To be done: Print every line of the listing exactly, please.

Dataset rows:
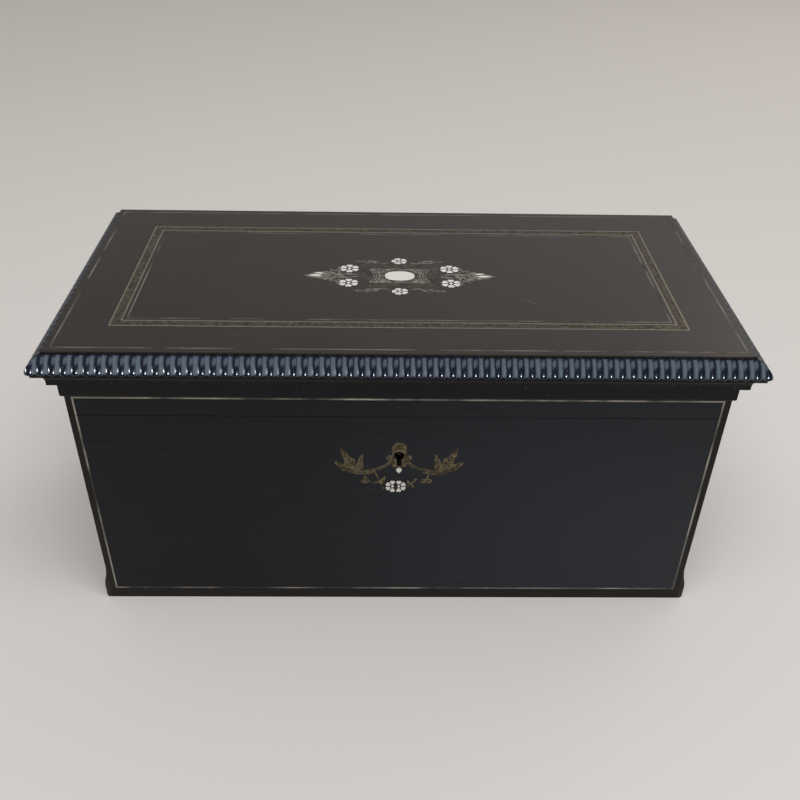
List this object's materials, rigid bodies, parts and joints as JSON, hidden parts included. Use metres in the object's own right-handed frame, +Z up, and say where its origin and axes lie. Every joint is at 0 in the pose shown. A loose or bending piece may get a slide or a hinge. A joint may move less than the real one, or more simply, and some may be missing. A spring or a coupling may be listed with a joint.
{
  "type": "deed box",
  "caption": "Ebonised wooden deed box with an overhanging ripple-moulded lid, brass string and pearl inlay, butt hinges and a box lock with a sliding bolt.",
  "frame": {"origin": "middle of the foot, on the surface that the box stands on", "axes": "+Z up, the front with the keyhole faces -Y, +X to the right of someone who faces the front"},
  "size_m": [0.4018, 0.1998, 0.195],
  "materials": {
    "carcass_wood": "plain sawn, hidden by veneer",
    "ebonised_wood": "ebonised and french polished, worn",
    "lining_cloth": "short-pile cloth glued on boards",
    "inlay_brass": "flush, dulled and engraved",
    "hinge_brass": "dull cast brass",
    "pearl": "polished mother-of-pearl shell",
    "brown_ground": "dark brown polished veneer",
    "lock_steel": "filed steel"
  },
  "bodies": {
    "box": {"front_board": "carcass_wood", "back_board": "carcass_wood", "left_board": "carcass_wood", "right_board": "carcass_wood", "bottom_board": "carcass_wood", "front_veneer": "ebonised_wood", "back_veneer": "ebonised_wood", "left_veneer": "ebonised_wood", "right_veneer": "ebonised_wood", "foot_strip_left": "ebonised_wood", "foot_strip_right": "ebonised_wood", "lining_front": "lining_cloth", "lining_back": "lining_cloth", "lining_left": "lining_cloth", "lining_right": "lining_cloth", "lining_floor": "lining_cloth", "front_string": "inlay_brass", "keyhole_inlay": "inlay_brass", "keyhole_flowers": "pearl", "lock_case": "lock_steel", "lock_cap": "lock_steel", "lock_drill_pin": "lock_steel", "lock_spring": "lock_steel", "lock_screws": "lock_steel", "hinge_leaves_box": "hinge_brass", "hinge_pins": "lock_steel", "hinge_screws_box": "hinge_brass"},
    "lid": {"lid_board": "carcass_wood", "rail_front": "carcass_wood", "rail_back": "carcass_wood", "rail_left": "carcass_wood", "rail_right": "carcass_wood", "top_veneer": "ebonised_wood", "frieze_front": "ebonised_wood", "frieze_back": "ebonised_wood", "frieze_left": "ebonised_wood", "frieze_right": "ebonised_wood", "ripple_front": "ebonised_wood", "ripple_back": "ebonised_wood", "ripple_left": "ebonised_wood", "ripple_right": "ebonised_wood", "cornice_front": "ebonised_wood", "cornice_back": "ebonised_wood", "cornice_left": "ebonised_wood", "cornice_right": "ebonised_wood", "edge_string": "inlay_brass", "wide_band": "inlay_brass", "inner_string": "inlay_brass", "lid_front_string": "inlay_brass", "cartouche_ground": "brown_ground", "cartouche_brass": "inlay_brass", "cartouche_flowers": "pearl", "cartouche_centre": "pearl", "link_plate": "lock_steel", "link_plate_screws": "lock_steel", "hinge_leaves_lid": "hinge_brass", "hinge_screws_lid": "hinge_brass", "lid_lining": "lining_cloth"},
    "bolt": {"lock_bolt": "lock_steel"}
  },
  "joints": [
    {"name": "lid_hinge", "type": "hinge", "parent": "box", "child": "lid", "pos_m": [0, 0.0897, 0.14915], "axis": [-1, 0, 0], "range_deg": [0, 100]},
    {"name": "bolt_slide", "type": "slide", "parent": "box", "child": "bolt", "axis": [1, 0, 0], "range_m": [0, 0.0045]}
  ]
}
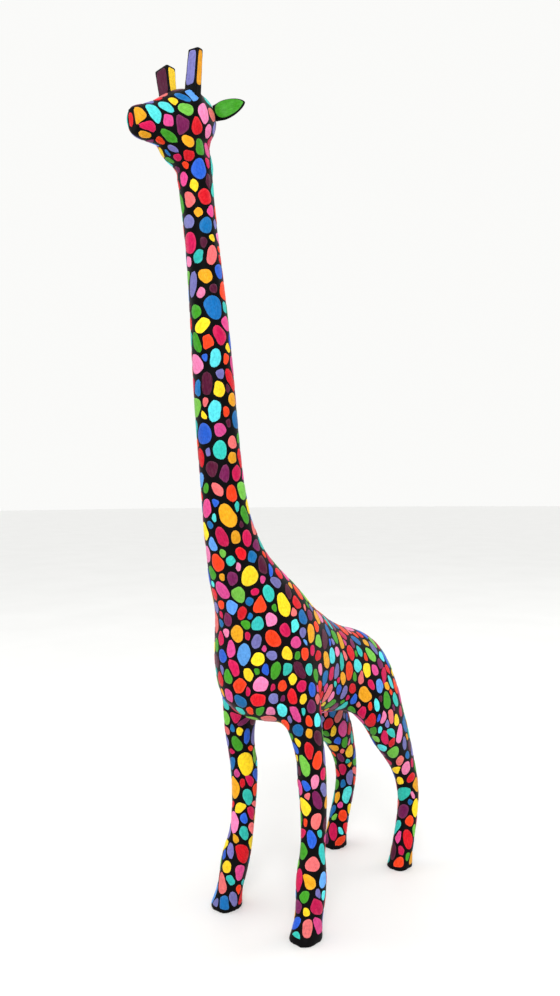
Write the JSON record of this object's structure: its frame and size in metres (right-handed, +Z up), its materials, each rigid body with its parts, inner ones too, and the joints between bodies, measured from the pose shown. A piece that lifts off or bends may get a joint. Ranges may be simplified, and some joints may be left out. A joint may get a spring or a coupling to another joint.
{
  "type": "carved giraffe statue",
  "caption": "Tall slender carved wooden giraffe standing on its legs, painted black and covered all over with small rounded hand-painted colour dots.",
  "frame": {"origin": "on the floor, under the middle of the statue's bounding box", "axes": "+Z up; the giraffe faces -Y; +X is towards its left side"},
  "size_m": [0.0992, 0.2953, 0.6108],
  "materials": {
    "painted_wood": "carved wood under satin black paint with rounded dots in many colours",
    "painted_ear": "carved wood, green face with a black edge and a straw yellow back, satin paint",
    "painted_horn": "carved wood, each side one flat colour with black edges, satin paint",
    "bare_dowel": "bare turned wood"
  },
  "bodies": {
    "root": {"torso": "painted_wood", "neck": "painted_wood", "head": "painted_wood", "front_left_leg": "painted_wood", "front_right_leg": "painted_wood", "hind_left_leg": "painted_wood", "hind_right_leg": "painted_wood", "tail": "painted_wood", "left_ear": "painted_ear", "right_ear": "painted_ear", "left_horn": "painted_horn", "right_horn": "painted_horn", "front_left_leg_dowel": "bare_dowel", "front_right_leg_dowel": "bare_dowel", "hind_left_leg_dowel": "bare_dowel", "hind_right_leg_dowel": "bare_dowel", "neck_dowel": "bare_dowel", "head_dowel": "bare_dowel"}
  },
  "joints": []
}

Expected answer:
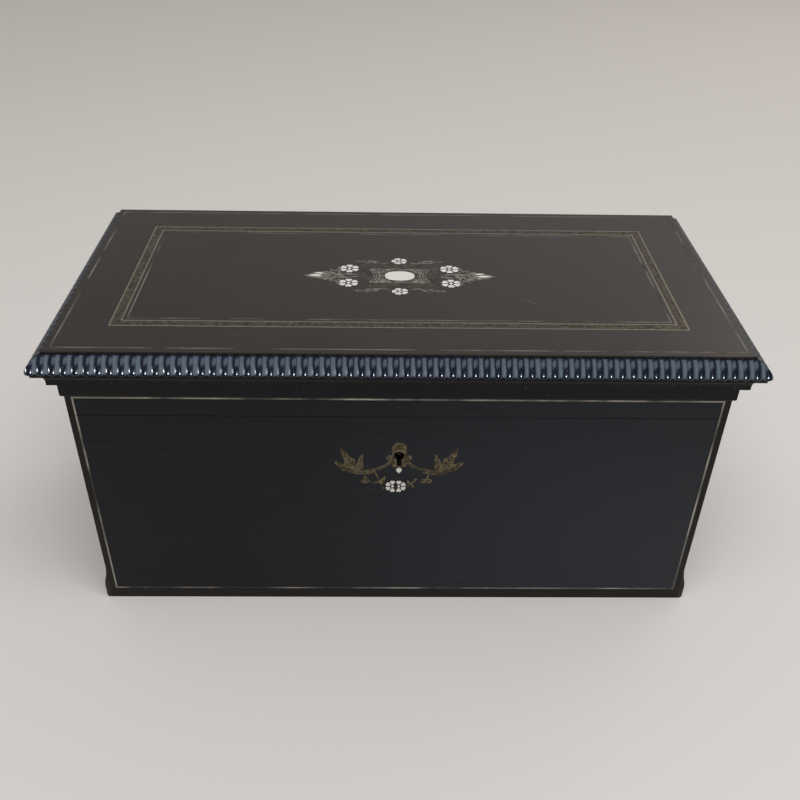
List this object's materials, rigid bodies, parts and joints as JSON, hidden parts included. Use metres in the object's own right-handed frame, +Z up, and say where its origin and axes lie. Every joint is at 0 in the pose shown. A loose or bending piece may get a slide or a hinge. A joint may move less than the real one, or more simply, and some may be missing. A spring or a coupling may be listed with a joint.
{
  "type": "deed box",
  "caption": "Ebonised wooden deed box with an overhanging ripple-moulded lid, brass string and pearl inlay, butt hinges and a box lock with a sliding bolt.",
  "frame": {"origin": "middle of the foot, on the surface that the box stands on", "axes": "+Z up, the front with the keyhole faces -Y, +X to the right of someone who faces the front"},
  "size_m": [0.4018, 0.1998, 0.195],
  "materials": {
    "carcass_wood": "plain sawn, hidden by veneer",
    "ebonised_wood": "ebonised and french polished, worn",
    "lining_cloth": "short-pile cloth glued on boards",
    "inlay_brass": "flush, dulled and engraved",
    "hinge_brass": "dull cast brass",
    "pearl": "polished mother-of-pearl shell",
    "brown_ground": "dark brown polished veneer",
    "lock_steel": "filed steel"
  },
  "bodies": {
    "box": {"front_board": "carcass_wood", "back_board": "carcass_wood", "left_board": "carcass_wood", "right_board": "carcass_wood", "bottom_board": "carcass_wood", "front_veneer": "ebonised_wood", "back_veneer": "ebonised_wood", "left_veneer": "ebonised_wood", "right_veneer": "ebonised_wood", "foot_strip_left": "ebonised_wood", "foot_strip_right": "ebonised_wood", "lining_front": "lining_cloth", "lining_back": "lining_cloth", "lining_left": "lining_cloth", "lining_right": "lining_cloth", "lining_floor": "lining_cloth", "front_string": "inlay_brass", "keyhole_inlay": "inlay_brass", "keyhole_flowers": "pearl", "lock_case": "lock_steel", "lock_cap": "lock_steel", "lock_drill_pin": "lock_steel", "lock_spring": "lock_steel", "lock_screws": "lock_steel", "hinge_leaves_box": "hinge_brass", "hinge_pins": "lock_steel", "hinge_screws_box": "hinge_brass"},
    "lid": {"lid_board": "carcass_wood", "rail_front": "carcass_wood", "rail_back": "carcass_wood", "rail_left": "carcass_wood", "rail_right": "carcass_wood", "top_veneer": "ebonised_wood", "frieze_front": "ebonised_wood", "frieze_back": "ebonised_wood", "frieze_left": "ebonised_wood", "frieze_right": "ebonised_wood", "ripple_front": "ebonised_wood", "ripple_back": "ebonised_wood", "ripple_left": "ebonised_wood", "ripple_right": "ebonised_wood", "cornice_front": "ebonised_wood", "cornice_back": "ebonised_wood", "cornice_left": "ebonised_wood", "cornice_right": "ebonised_wood", "edge_string": "inlay_brass", "wide_band": "inlay_brass", "inner_string": "inlay_brass", "lid_front_string": "inlay_brass", "cartouche_ground": "brown_ground", "cartouche_brass": "inlay_brass", "cartouche_flowers": "pearl", "cartouche_centre": "pearl", "link_plate": "lock_steel", "link_plate_screws": "lock_steel", "hinge_leaves_lid": "hinge_brass", "hinge_screws_lid": "hinge_brass", "lid_lining": "lining_cloth"},
    "bolt": {"lock_bolt": "lock_steel"}
  },
  "joints": [
    {"name": "lid_hinge", "type": "hinge", "parent": "box", "child": "lid", "pos_m": [0, 0.0897, 0.14915], "axis": [-1, 0, 0], "range_deg": [0, 100]},
    {"name": "bolt_slide", "type": "slide", "parent": "box", "child": "bolt", "axis": [1, 0, 0], "range_m": [0, 0.0045]}
  ]
}
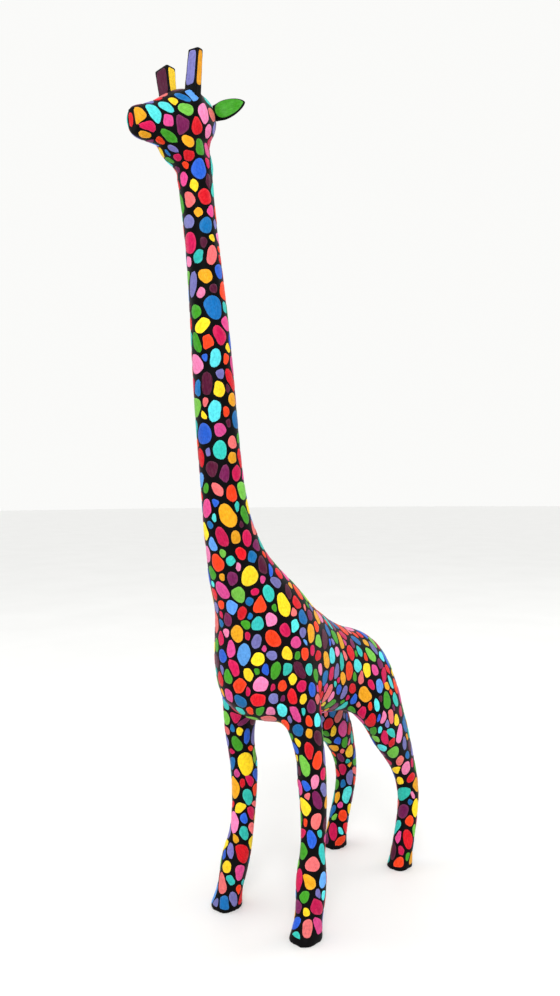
Write the JSON record of this object's structure: its frame and size in metres (right-handed, +Z up), its materials, each rigid body with its parts, inner ones too, and the joints between bodies, measured from the pose shown. A piece that lifts off or bends may get a joint. Ranges may be simplified, and some joints may be left out. A joint may get a spring or a coupling to another joint.
{
  "type": "carved giraffe statue",
  "caption": "Tall slender carved wooden giraffe standing on its legs, painted black and covered all over with small rounded hand-painted colour dots.",
  "frame": {"origin": "on the floor, under the middle of the statue's bounding box", "axes": "+Z up; the giraffe faces -Y; +X is towards its left side"},
  "size_m": [0.0992, 0.2953, 0.6108],
  "materials": {
    "painted_wood": "carved wood under satin black paint with rounded dots in many colours",
    "painted_ear": "carved wood, green face with a black edge and a straw yellow back, satin paint",
    "painted_horn": "carved wood, each side one flat colour with black edges, satin paint",
    "bare_dowel": "bare turned wood"
  },
  "bodies": {
    "root": {"torso": "painted_wood", "neck": "painted_wood", "head": "painted_wood", "front_left_leg": "painted_wood", "front_right_leg": "painted_wood", "hind_left_leg": "painted_wood", "hind_right_leg": "painted_wood", "tail": "painted_wood", "left_ear": "painted_ear", "right_ear": "painted_ear", "left_horn": "painted_horn", "right_horn": "painted_horn", "front_left_leg_dowel": "bare_dowel", "front_right_leg_dowel": "bare_dowel", "hind_left_leg_dowel": "bare_dowel", "hind_right_leg_dowel": "bare_dowel", "neck_dowel": "bare_dowel", "head_dowel": "bare_dowel"}
  },
  "joints": []
}